Connie L. Agnew, M.D., answers your questions about pregnancy.
Is intrauterine surgery on pregnant women actually possible, or is it still experimental?
The safety and effectiveness of performing surgery on a fetus in utero to correct congenital defects have not been conclusively proven. Intrauterine surgery is therefore restricted to select medical centers throughout the United States, where the risks and benefits to fetus and mother can be closely monitored and researched.
Although this surgery is considered for several conditions, the greatest research is taking place in the area of spina bifida. While it can't correct this defect, surgery may prevent it from worsening during pregnancy. There are potential complications for mother and baby, however: It's major abdominal surgery for the woman, requiring anesthesia and posing the risk of postoperative infection and/or bleeding. The most significant risk to the fetus is preterm delivery.
So, as is often the case in medicine, while we are able to target the conditions that might benefit from this procedure, we continue to research its use and recognize that it will likely be many years before intra-uterine surgery is performed routinely.
My husband and I use our hot tub almost every day. Can I continue to do so now that I'm pregnant?

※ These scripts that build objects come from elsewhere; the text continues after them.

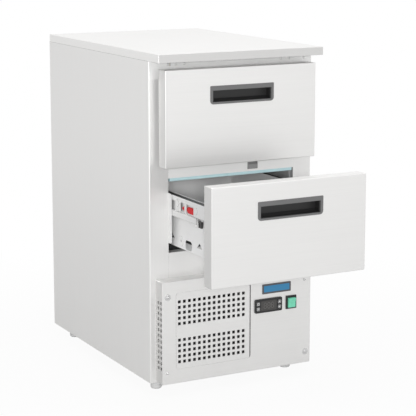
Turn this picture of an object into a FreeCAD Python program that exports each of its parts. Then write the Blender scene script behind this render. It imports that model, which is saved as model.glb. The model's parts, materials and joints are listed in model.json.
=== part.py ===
import FreeCAD, Part
import math
import os

import Sketcher

# A two-drawer counter fridge in millimetres: X across the front, Y towards the back, Z up from the floor.
# The origin lies on the floor, under the middle of the fridge as it stands with its lower drawer pulled out.

V = FreeCAD.Vector

document = FreeCAD.newDocument("drawer_counter_fridge")
sheet = document.addObject("Spreadsheet::Sheet", "Sizes")
nodes = []


class Size:
    """A length that carries both its value and the way in which the sheet's cells give it."""

    def __init__(self, value, text):
        self.value = float(value)
        self.text = text

    def __add__(self, other):
        return Size(self.value + number(other), "(%s + %s)" % (self.text, wording(other)))

    def __radd__(self, other):
        return Size(number(other) + self.value, "(%s + %s)" % (wording(other), self.text))

    def __sub__(self, other):
        return Size(self.value - number(other), "(%s - %s)" % (self.text, wording(other)))

    def __rsub__(self, other):
        return Size(number(other) - self.value, "(%s - %s)" % (wording(other), self.text))

    def __mul__(self, other):
        return Size(self.value * number(other), "(%s * %s)" % (self.text, wording(other)))

    def __rmul__(self, other):
        return Size(number(other) * self.value, "(%s * %s)" % (wording(other), self.text))

    def __truediv__(self, other):
        return Size(self.value / number(other), "(%s / %s)" % (self.text, wording(other)))

    def __neg__(self):
        return Size(-self.value, "(0 - %s)" % self.text)


def number(size):
    return size.value if isinstance(size, Size) else float(size)


def wording(size):
    return size.text if isinstance(size, Size) else "(%.9g)" % size


def cell(alias, value):
    """Writes one driving dimension to the sheet and returns it."""
    row = cell.next_row
    cell.next_row += 1
    sheet.set("A%d" % row, alias)
    sheet.set("B%d" % row, "%.9g" % value)
    sheet.setAlias("B%d" % row, alias)
    return Size(value, "Sizes." + alias)


cell.next_row = 1

# Cabinet
width = cell("width", 450)
cabinet_depth = cell("cabinet_depth", 611)
total_height = cell("total_height", 835)
foot_height = cell("foot_height", 30)
worktop_edge = cell("worktop_edge", 20)
worktop_overhang = cell("worktop_overhang", 54)
steel = cell("steel", 1)
skin_gap = cell("skin_gap", 0.5)
base_steel = cell("base_steel", 1.5)
bend = cell("bend", 3)
stile = cell("stile", 51)
back_wall = cell("back_wall", 40)
service_height = cell("service_height", 266)
rail_depth = cell("rail_depth", 25)
liner_sheet = cell("liner_sheet", 1)
liner_cove = cell("liner_cove", 6)
cavity_margin = cell("cavity_margin", 4)
deck_skirt = cell("deck_skirt", 20)
catch_x = cell("catch_x", 58)
catch_width = cell("catch_width", 29)
catch_top_room = cell("catch_top_room", 16)
strip_height = cell("strip_height", 7.5)
gland_proud = cell("gland_proud", 3)
gland_radius = cell("gland_radius", 8)
gland_inset = cell("gland_inset", 40)
rail_hole = cell("rail_hole", 3.5)
rail_hole_drop = cell("rail_hole_drop", 9.5)

# Drawer fronts and what seals them
front_margin = cell("front_margin", 19)
front_thickness = cell("front_thickness", 34)
front_above_deck = cell("front_above_deck", 29)
front_gap = cell("front_gap", 7.5)
gap_under_worktop = cell("gap_under_worktop", 18.5)
front_bend = cell("front_bend", 2)
seal_gap = cell("seal_gap", 16)
seal_inset = cell("seal_inset", 8)
seal_width = cell("seal_width", 14)
seal_land = cell("seal_land", 25)
drawer_open = cell("drawer_open", 228)

# Handle cups
cup_width = cell("cup_width", 174)
cup_height = cell("cup_height", 44)
cup_below_top = cell("cup_below_top", 42)
cup_depth = cell("cup_depth", 26)
cup_wall = cell("cup_wall", 2)
rim_proud = cell("rim_proud", 1.5)
rim_side = cell("rim_side", 7)
rim_foot = cell("rim_foot", 5)
rim_lip = cell("rim_lip", 11)
rim_corner = cell("rim_corner", 9)

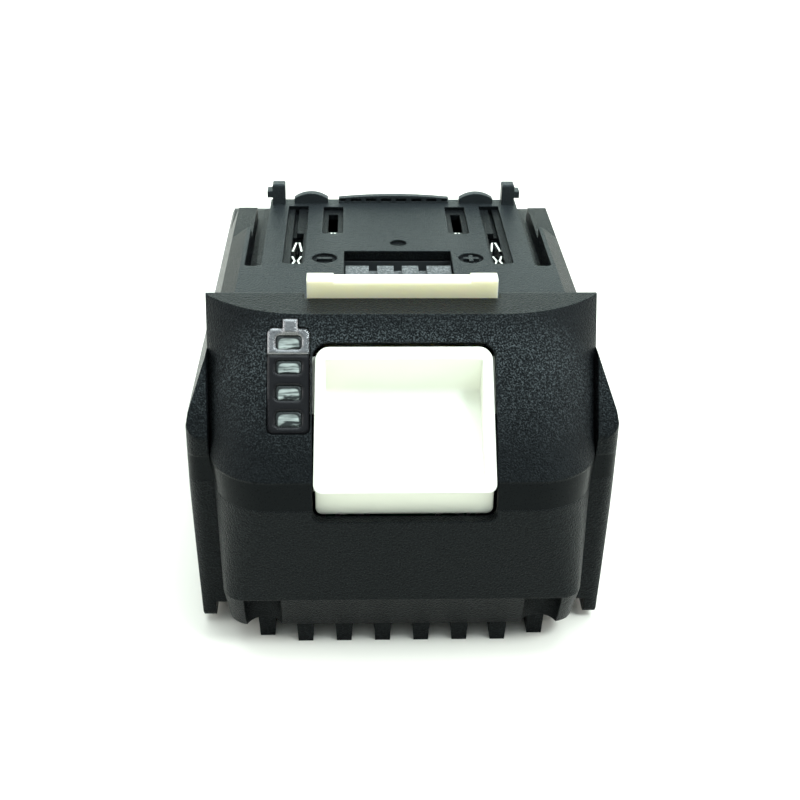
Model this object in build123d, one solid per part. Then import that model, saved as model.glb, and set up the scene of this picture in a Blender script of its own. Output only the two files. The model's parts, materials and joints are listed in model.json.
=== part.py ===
from build123d import *
import math
import os

# A slide-on battery pack for cordless tools.
# Millimetres. +X to the right of the front face, +Y to the rear, +Z up.
# Origin on the ground plane, under the middle of the pack's length and width.

# Clearances
fit_gap = 0.3
close_gap = 0.1
beyond = 90.0

# Cells, which set the length and the width of the case
cell_radius = 9.1
cell_length = 65.0
cell_columns = 5
cell_spacing = 0.5
cell_pitch = 2 * cell_radius + cell_spacing
holder_wall = 0.6
strip_thickness = 0.3
tab_thickness = 0.4

# Driving sizes of the case
front_reach = 56.2
front_room = 16.1
side_gap = 2.8
rib_height = 4.6
case_wall = 2.0
holder_front_y = front_room - front_reach
holder_rear_y = holder_front_y + (cell_columns - 1) * cell_pitch + 2 * (cell_radius + holder_wall)
rear_reach = holder_rear_y + close_gap + case_wall
half_bulge = cell_length / 2 + strip_thickness + tab_thickness + side_gap + case_wall
crease_z = 36.5
deck_z = 56.6
shoulder_z = 54.2
hood_z = 59.6
floor_z = rib_height + case_wall
under_deck_z = deck_z - case_wall

# Rail grooves, which set the width of the deck
groove_inner = 26.4
groove_step = 1.6
groove_mid = groove_inner + groove_step
groove_outer = groove_mid + groove_step
groove_strip = 0.8

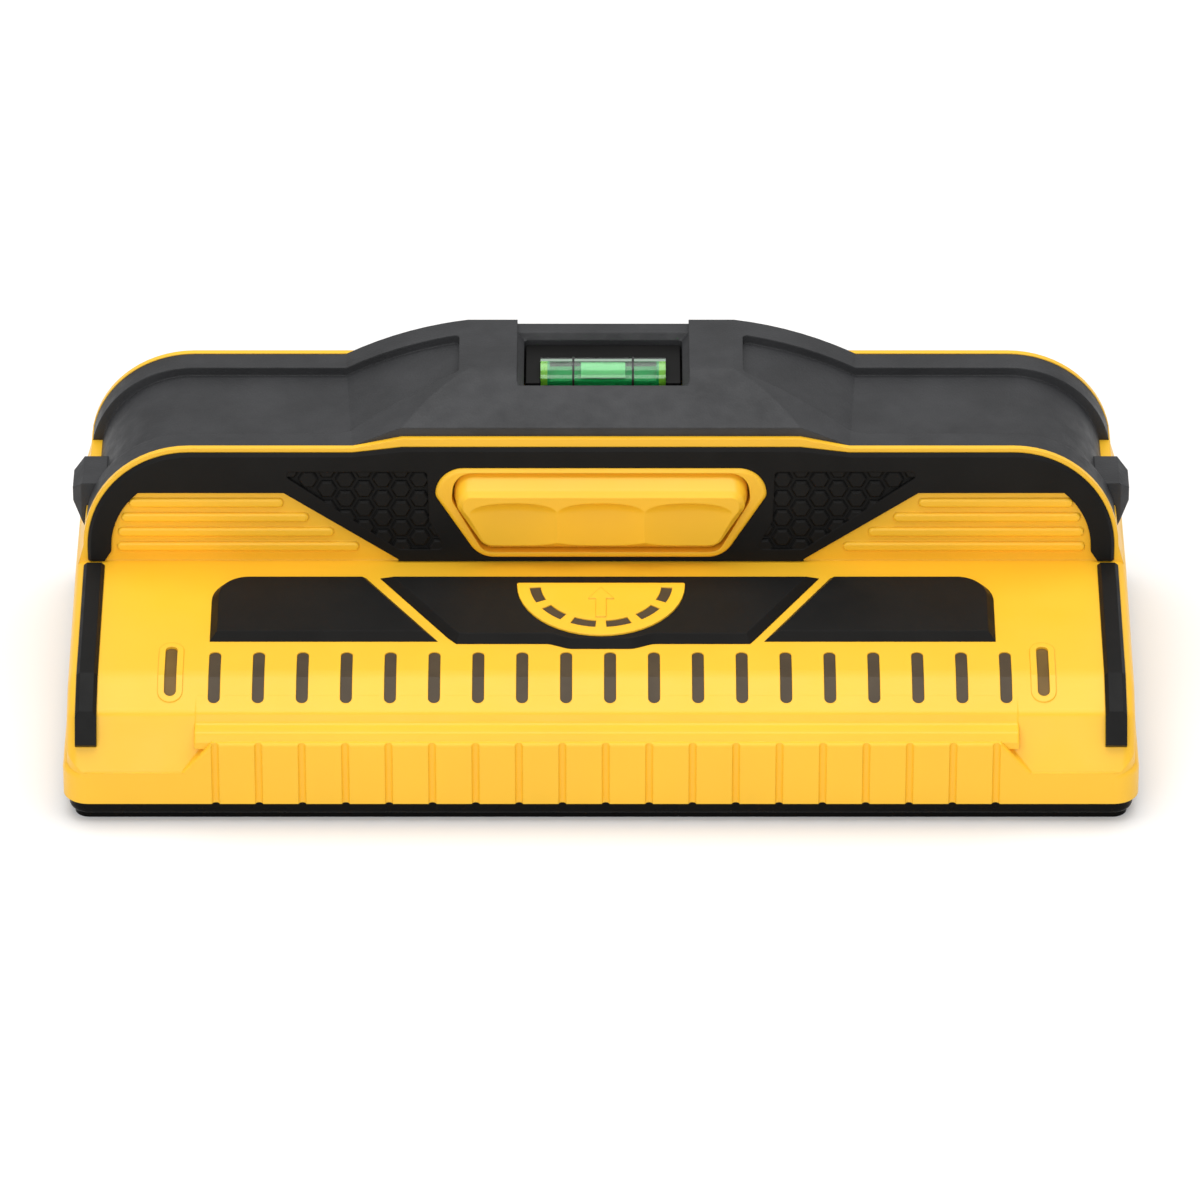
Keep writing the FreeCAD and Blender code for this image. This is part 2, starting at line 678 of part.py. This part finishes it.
def make_vial_cradle():
    gap = 0.15
    x0, x1 = window_x - window_half + gap, window_x + window_half - gap
    y0, y1 = at(window_front) + gap, at(window_back) - gap
    tray = rounded_block(x0, x1, y0, y1, core_top, vial_z - 2.0, 0.9)
    shelf = box(x0 + 0.3, x1 - 0.3, at(97.2), y1 - 0.3, core_top + 1, vial_z + 1.4)
    cheeks = [box(x0 + 0.3, vial_x0 - 0.1, at(86.0), at(97.4), core_top + 1, vial_z + 1.4),
              box(vial_x1 + 0.1, x1 - 0.3, at(86.0), at(97.4), core_top + 1, vial_z + 1.4)]
    body = fuse([tray, shelf] + cheeks)
    return body.cut(rod(vial_radius + seat_gap, vial_x0 - 0.1, vial_x1 + 0.1, vial_y, vial_z))


def make_vial_tube():
    tube = rod(vial_radius, vial_x0, vial_x1, vial_y, vial_z)
    return tube.cut(rod(bore_radius, vial_x0 - 1, vial_x1 + 1, vial_y, vial_z))


def make_vial_caps():
    radius = bore_radius - seat_gap
    return Part.makeCompound([rod(radius, vial_x0, vial_x0 + vial_plug, vial_y, vial_z),
                              rod(radius, vial_x1 - vial_plug, vial_x1, vial_y, vial_z)])


def bubble_section(grow):
    """Lens-shaped cap at the top of the bore, along the whole vial, grown by grow."""
    radius = bore_radius - seat_gap - running_gap + grow
    across = rod(radius, vial_x0, vial_x1, vial_y, vial_z)
    return across.common(box(-far, far, -far, far, vial_z + bore_radius - bubble_sink - grow, high_z))


def make_vial_liquid():
    liquid = rod(bore_radius - seat_gap, vial_x0 + vial_plug, vial_x1 - vial_plug, vial_y, vial_z)
    reach = bubble_length / 2 + bubble_travel + running_gap
    channel = bubble_section(running_gap + 0.2).common(
        box(window_x - reach, window_x + reach, -far, far, 0, high_z))
    return liquid.cut(channel)


def make_vial_bubble():
    reach = bubble_length / 2
    return bubble_section(0).common(rounded_block(
        window_x - reach, window_x + reach, vial_y - 8, vial_y + 8, 0, high_z, 2.4))


def make_vial_rings():
    rings = []
    for sx in (-1, 1):
        x = window_x + sx * ring_spacing / 2
        ring = rod(vial_radius + 0.12, x - ring_width / 2, x + ring_width / 2, vial_y, vial_z)
        ring = ring.cut(rod(vial_radius, x - 1, x + 1, vial_y, vial_z))
        rings.append(ring.common(box(-far, far, -far, far, vial_z - 1.9, high_z)))
    return Part.makeCompound(rings)


# ---------------------------------------------------------------- bezel, surround, button
def hexagon(x, z, across):
    r = across / math.sqrt(3)
    return [(x + r * math.cos(math.radians(60 * k)), z + r * math.sin(math.radians(60 * k)))
            for k in range(6)]


def hex_zone_outline():
    return [(75.6, 56.6, 1.0), (40.6, 56.6, 1.0), (40.2, 44.0, 1.0), (36.4, 36.6, 1.0), (47.4, 36.6, 1.0)]


def make_hex_cells():
    """Chamfered hexagons standing in the +X texture pocket."""
    column = hex_pitch * math.sqrt(3) / 2
    keep = wall_piece(hex_zone_outline(), -10, 10)
    top = bezel_proud - 0.1
    cells = []
    for i in range(11):
        for j in range(5):
            x = hex_first[0] + i * column
            z = hex_first[1] + (j + 0.5 * (i % 2)) * hex_pitch
            cell = wall_piece(hexagon(x, z, hex_across), bezel_proud - hex_sunk, top)
            front = [e for e in cell.Edges if abs(e.CenterOfMass.y - wall_y(e.CenterOfMass.z, top)) < 0.02]
            cell = cell.makeChamfer(hex_chamfer, front).common(keep)
            if cell.Volume > 0.8:
                cells.append(cell)
    return cells


def make_front_bezel():
    bezel = wall_piece(bezel_outline(), -bezel_sunk, bezel_proud)
    front = [e for e in bezel.Edges if abs(e.CenterOfMass.y - wall_y(e.CenterOfMass.z, bezel_proud)) < 0.02
             and e.CenterOfMass.z > bezel_foot + 0.1]
    bezel = bezel.makeChamfer(bezel_chamfer, front)
    bezel = bezel.cut([panel_prism(), mirror(panel_prism())])
    bezel = bezel.cut(wall_piece(surround_outline(-seat_gap), -20, 20))
    pocket = wall_piece(hex_zone_outline(), bezel_proud - hex_sunk, 10)
    pocket = pocket.cut(make_hex_cells())
    return bezel.cut([pocket, mirror(pocket)])


def make_button_surround():
    ring = wall_piece(surround_outline(0), -bezel_sunk, surround_proud)
    front = [e for e in ring.Edges if abs(e.CenterOfMass.y - wall_y(e.CenterOfMass.z, surround_proud)) < 0.02]
    ring = ring.makeFillet(1.1, front)
    return ring.cut(wall_piece(button_outline(-button_gap), -20, 20))


def finger_scoop(x):
    """Upright cylinder with a rounded top, which dips into the button's face."""
    radius = (finger_pitch ** 2 / 4 + finger_dip ** 2) / (2 * finger_dip)
    direction = out_of_wall(0, 1, 0) - out_of_wall(0, 0, 0)
    start = out_of_wall(x, finger_top, button_proud + radius - finger_dip)
    length_down = 40
    scoop = Part.makeCylinder(radius, length_down, start - direction * length_down, direction)
    rim_edge = [e for e in scoop.Edges if e.BoundBox.XLength > radius and e.CenterOfMass.z > finger_top - 5]
    return scoop.makeFillet(3.2, rim_edge)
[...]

I'd advise you to skip it. Soaking in a hot tub can cause an abnormally high body temperature, and research seems to show an association between elevated temperatures in pregnant women and neural-tube defects in the developing baby. Furthermore, high temperatures put you at risk for dehydration and preterm labor.
So while a nice, hot soak might sound like just the thing for your aching muscles, hot tubs--and saunas, too, for that matter--are best avoided throughout pregnancy. Instead, opt for taking baths in water that's under 100° F. It should not be hot enough to elicit sweating, which can lead to dehydration.
Go Easy, Gidget
I'm an avid surfer and just found out I'm pregnant. Is it safe to hit the waves any time during the next nine months?
As is the case with many activities, such as horseback riding and skiing, the concern with surfing is the risk of blunt abdominal trauma and injury to the fetus. Most obstetricians--myself included--therefore consider the sport to be safe only through the first trimester, when the uterus is confined to the lower pelvic region. Once the uterus expands into the upper abdomen, it becomes more vulnerable to a blow to the belly, as might be caused by a surfboard.
If you do choose to go surfing early on and sustain such a blow, tell your doctor. You and your baby will most likely be fine, but he may want to examine you just to be safe.
Even if you're an experienced surfer, your smartest course of action is to be patient—the waves will be waiting for you after the baby is born.